Solution: Break down large structures into smaller, more focused components using composition and delegation.

pub struct MonsterStats {
    health: i32,
    attack: i32,
    defense: i32,
}

pub struct MonsterBehavior {
    // ... fields focused on behavior ...
}

pub struct Monster {
    stats: MonsterStats,
    behavior: MonsterBehavior,
}

8. Documentation: Always Add Comments

Rust supports rich documentation comments, which are essential for library usability and collaboration. Neglecting documentation obscures your code's purpose and usage.

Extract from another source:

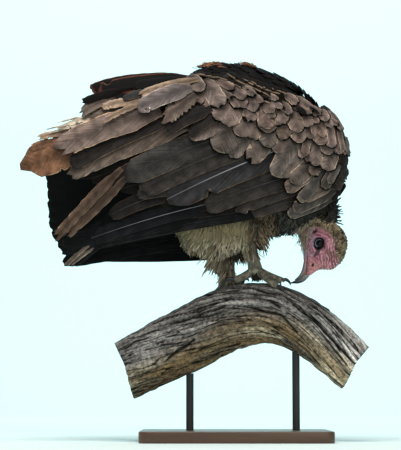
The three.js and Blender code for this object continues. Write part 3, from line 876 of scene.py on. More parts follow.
def layered(base, count, layers):
    """A colour for each of so many points, with further colours laid over it, each with its shares."""
    colours = np.tile(linear(base), (count, 1))
    for colour, share in layers:
        colours = tinted(colours, colour, share)
    return colours


def face_colours(points):
    m = face_marks(points)
    f, d = m.f, m.d
    rough, patch, fine = wobble(points, 180.0), wobble(points, 90.0, 9.0), wobble(points, 420.0, 2.0)
    dark = wobble(points, 150.0, 4.0) + 0.6 * wobble(points, 380.0, 2.0)
    uneven = (0.35 + 0.65 * smooth(-0.2, 0.2, patch)) * (0.7 + 0.3 * smooth(6, 22, f + 0.3 * d))
    zone = m.zone * (1 - 0.9 * m.below_eye) * uneven
    smudge = np.hypot((f - 15.5) / 6.5, (d - 1.6 + 0.34 * (f - 15.5)) / 3.1)
    hood = smooth(3, -1, m.past_hood)
    return layered("#c78495", len(points), [
        ("#b39aa8", smooth(-4, -11, d) * 0.85),
        ("#7d6668", smooth(-14, -24, d) * 0.85),
        ("#5d3a3e", 0.8 * smooth(-9, -15, d) * smooth(0.0, 0.35, rough)),
        ("#93405a", 0.7 * smooth(0.0, 0.4, patch) * smooth(30, 22, f)),
        ("#d08f8e", smooth(24, 32, f) * 0.8),
        ("#6e2c3c", 0.45 * smooth(0.1, 0.45, fine)),
        # Painted highlights: small pale flecks over the skin.
        ("#f3d3dc", 0.4 * smooth(-0.2, -0.5, fine)),
        # Painted shade in the troughs of the folds and painted highlight on their crests.
        ("#4e1422", 0.95 * zone * smooth(-0.25, -0.8, m.folds)),
        ("#f0bcc6", 0.7 * zone * smooth(0.3, 1.0, m.folds)),
        ("#76524a", 0.8 * smooth(-0.2, 0.2, rough) * smooth(9, 16, d) * smooth(0, 9, f)),
        ("#453b42", 0.9 * smooth(1.2, 0.8, smudge)),
        # Painted shade: the ear opening is near-black.
        ("#140a0c", smooth(1.25, 0.8, m.ear)),
        ("#7b2f45", 0.6 * smooth(2.3, 1.4, m.ear) * smooth(0.9, 1.2, m.ear)),
        # Painted shade: the nostril opening is near-black.
        ("#0b0506", smooth(1.5, 1.1, m.nostril)),
        ("#4a2a30", 0.8 * smooth(1.3, 0.5, m.gape) * smooth(16, 24, f)),
        ("#0b0b0d", smooth(1.42, 1.26, m.lids)),
        ("#75614a", hood),
        ("#33241a", hood * smooth(0.0, 0.25, dark)),
    ])


def skin_colours(points):
    forward, dorsal, out = head_place(points)
    ratio, x, z = head_ratio(forward, dorsal, out)[0], points[:, 0], points[:, 2]
    leg = smooth(0.335, 0.318, z) * (ratio > 1.3) * (x < 0.085)
    thigh = smooth(0.31, 0.33, z) * smooth(0.40, 0.385, z) * (x < 0.1)
    patchy = np.zeros(len(points))
    patchy[leg > 0] = wobble(points[leg > 0], 170.0, 5.0) + 0.5 * wobble(points[leg > 0], 480.0, 1.0)
    colours = layered("#1a1716", len(points), [
        ("#6b6658", leg),
        ("#37332a", 0.6 * leg * smooth(0.0, 0.35, patchy)),
        ("#9b9686", 0.6 * leg * smooth(-0.05, -0.4, patchy) * smooth(0.30, 0.28, z)),
        ("#4a4536", 0.8 * thigh),
    ])
    head = smooth(-44, -34, forward / MM) * smooth(1.5, 1.25, ratio)
    on_head = head > 0
    colours[on_head] += (face_colours(points[on_head]) - colours[on_head]) * head[on_head, None]
    return colours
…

Problem: Lack of documentation for complex_calculation makes it hard to understand its purpose and usage.

// No documentation comment
pub fn complex_calculation(x: i32, y: i32) -> i32 {
    // ... some complex calculation ...
}

Solution: Document every public module, struct, enum, function, and method using /// for item-level docs and //! for module-level docs.

/// Performs a complex calculation and returns the result.
///
/// # Parameters
/// * `x` - The first input value.
/// * `y` - The second input value.
///
/// # Returns
/// The result of the calculation.
pub fn complex_calculation(x: i32, y: i32) -> i32 {
    // ... some complex calculation ...
}

9. Rust Testing: Cover Edge Cases and Error Handling

Inadequate testing leads to undetected bugs and reduces confidence in your code. Write comprehensive tests that cover normal cases, edge cases, and error scenarios.

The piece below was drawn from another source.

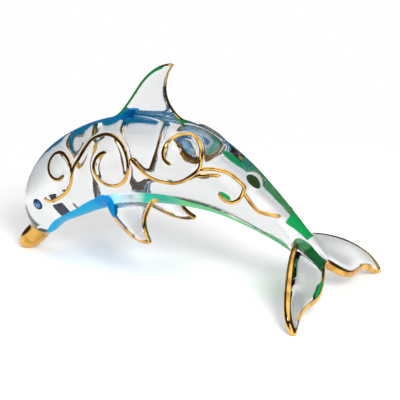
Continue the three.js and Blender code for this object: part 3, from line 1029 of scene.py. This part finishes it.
class FIGURINE_OT_stage(bpy.types.Operator):
    """Sets the pale floor, the soft studio light and the camera"""
    bl_idname = "figurine.stage"
    bl_label = "Studio"

    def execute(self, context):
        self.floor()
        self.lights()
        self.surroundings(context.scene)
        self.camera(context.scene)
        context.scene.view_settings.view_transform = "Standard"
        return {"FINISHED"}

    def floor(self):
        """Pale light table, lit a little from below, that fades out round the figurine."""
        material, nodes, shader = finish(
            "pale_floor", {"Specular IOR Level": 0.0, "Roughness": 0.9, "Emission Strength": 0.14})
        pale = nodes.mix(nodes.noise(3), (0.88, 0.88, 0.885, 1), (0.9, 0.9, 0.905, 1))
        place = nodes.node("ShaderNodeTexCoord", output="Object")
        away = nodes.node("ShaderNodeVectorMath", {"operation": "LENGTH"}, {0: place}, "Value")
        nodes.feed(shader, {"Base Color": pale, "Emission Color": pale,
                            "Alpha": nodes.ramp(away, FLOOR_FADE)})
        z = -0.02 * MM
        corners = np.array([(-1, -1, z), (1, -1, z), (1, 1, z), (-1, 1, z)])
        floor = mesh_object("floor", material, corners, np.array([[0, 1, 2, 3]]))

    def lights(self):
        """Soft key light from the upper right and a weak light from the camera's side."""
        for name, round_by, elevation, distance, size, power, shown in LIGHTS:
            offset = direction(CAMERA_AZIMUTH + round_by, elevation) * distance
            light = bpy.data.lights.new(name, "AREA")
            light.energy = power
            light.size = size
            lamp = bpy.data.objects.new(name, light)
            lamp.location = Vector(CAMERA_TARGET) + offset
            lamp.rotation_euler = (-offset).to_track_quat("-Z", "Y").to_euler()
            lamp.visible_glossy = lamp.visible_transmission = shown
            bpy.context.scene.collection.objects.link(lamp)

    def surroundings(self, scene):
        """White backdrop seen only through the glass, a small bright one behind the camera and a
        white ceiling, with dark cards between them that give the glass its dark edge lines. The
        picture's own background stays white."""
        world = bpy.data.worlds.new("studio")
        world.use_nodes = True
        scene.world = world
        nodes = Nodes(world.node_tree)
        background = world.node_tree.nodes["Background"]
        way = nodes.node("ShaderNodeTexCoord", output="Generated")
        ahead = tuple(-direction(CAMERA_AZIMUTH, CAMERA_ELEVATION))
        facing = nodes.dot(way, ahead) * 0.5 + 0.5
        reflected = nodes.node("ShaderNodeLightPath", output="Is Reflection Ray")
        backdrop = nodes.ramp(facing, BACKDROP) * (1 - reflected)
        ceiling = nodes.ramp(nodes.dot(way, (0.0, 0.0, 1.0)), CEILING)
        seen = nodes.node("ShaderNodeLightPath", output="Is Camera Ray")
        lit = nodes.ramp(facing, BEHIND_CAMERA) + backdrop + ceiling
        level = seen + (1 - seen) * lit
        nodes.feed(background, {"Color": (1.0, 1.0, 1.0, 1), "Strength": level})

    def camera(self, scene):
        """Camera of the photograph, turned to its axes and moved back from its target."""
        data = bpy.data.cameras.new("camera")
        data.lens = LENS
        data.sensor_width = SENSOR
        camera = bpy.data.objects.new("camera", data)
        back = direction(CAMERA_AZIMUTH, CAMERA_ELEVATION)
        right = direction(CAMERA_AZIMUTH + 90, 0)
        up = back.cross(right)
        turn = Matrix((right, up, back)).transposed().to_4x4()
        place = Vector(CAMERA_TARGET) + back * CAMERA_DISTANCE
        camera.matrix_world = Matrix.Translation(place) @ turn
        scene.collection.objects.link(camera)
        scene.camera = camera


def direction(azimuth, elevation):
    """Direction from the figurine: degrees round from the left side towards the tail, and up."""
    a, e = math.radians(azimuth), math.radians(elevation)
    return Vector((math.sin(a) * math.cos(e), -math.cos(a) * math.cos(e), math.sin(e)))


class FIGURINE_PT_panel(bpy.types.Panel):
    """Sizes, colours and pieces of the figurine"""
    bl_label = "Glass Dolphin"
    bl_idname = "FIGURINE_PT_panel"
    bl_space_type = "VIEW_3D"
    bl_region_type = "UI"
    bl_category = "Figurine"

    def draw(self, context):
        for group in (context.scene.figurine_sizes, context.scene.figurine_colours):
            box = self.layout.box()
            for name in group.__annotations__:
                box.prop(group, name)
        for operator in OPERATORS:
            self.layout.operator(operator.bl_idname)


OPERATORS = (
    FIGURINE_OT_glass, FIGURINE_OT_gold_lines, FIGURINE_OT_eyes, FIGURINE_OT_stage,
)
CLASSES = (FigurineSizes, FigurineColours, *OPERATORS, FIGURINE_PT_panel)


def register():
    for cls in CLASSES:
        bpy.utils.register_class(cls)
    bpy.types.Scene.figurine_sizes = PointerProperty(type=FigurineSizes)
    bpy.types.Scene.figurine_colours = PointerProperty(type=FigurineColours)


def unregister():
    del bpy.types.Scene.figurine_colours
    del bpy.types.Scene.figurine_sizes
    for cls in reversed(CLASSES):
        bpy.utils.unregister_class(cls)


def main():
    register()
    bpy.ops.figurine.glass()
    bpy.ops.figurine.gold_lines()
    bpy.ops.figurine.eyes()
    bpy.ops.figurine.stage()


if __name__ == "__main__":
    main()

Problem: Writing only simple unit tests without covering edge cases and error handling.

Solution: Implement comprehensive unit tests for normal cases, edge conditions, and error scenarios.

#[test]
fn test_complex_calculation() {
    assert_eq!(complex_calculation(10, 20), 30); // Sample test, adapt to actual logic
    // ... more test cases ...
}

Avoiding these common mistakes in Rust development leads to improved code quality, maintainability, and performance. Embrace best practices and leverage the powerful features of Rust to write robust and efficient applications.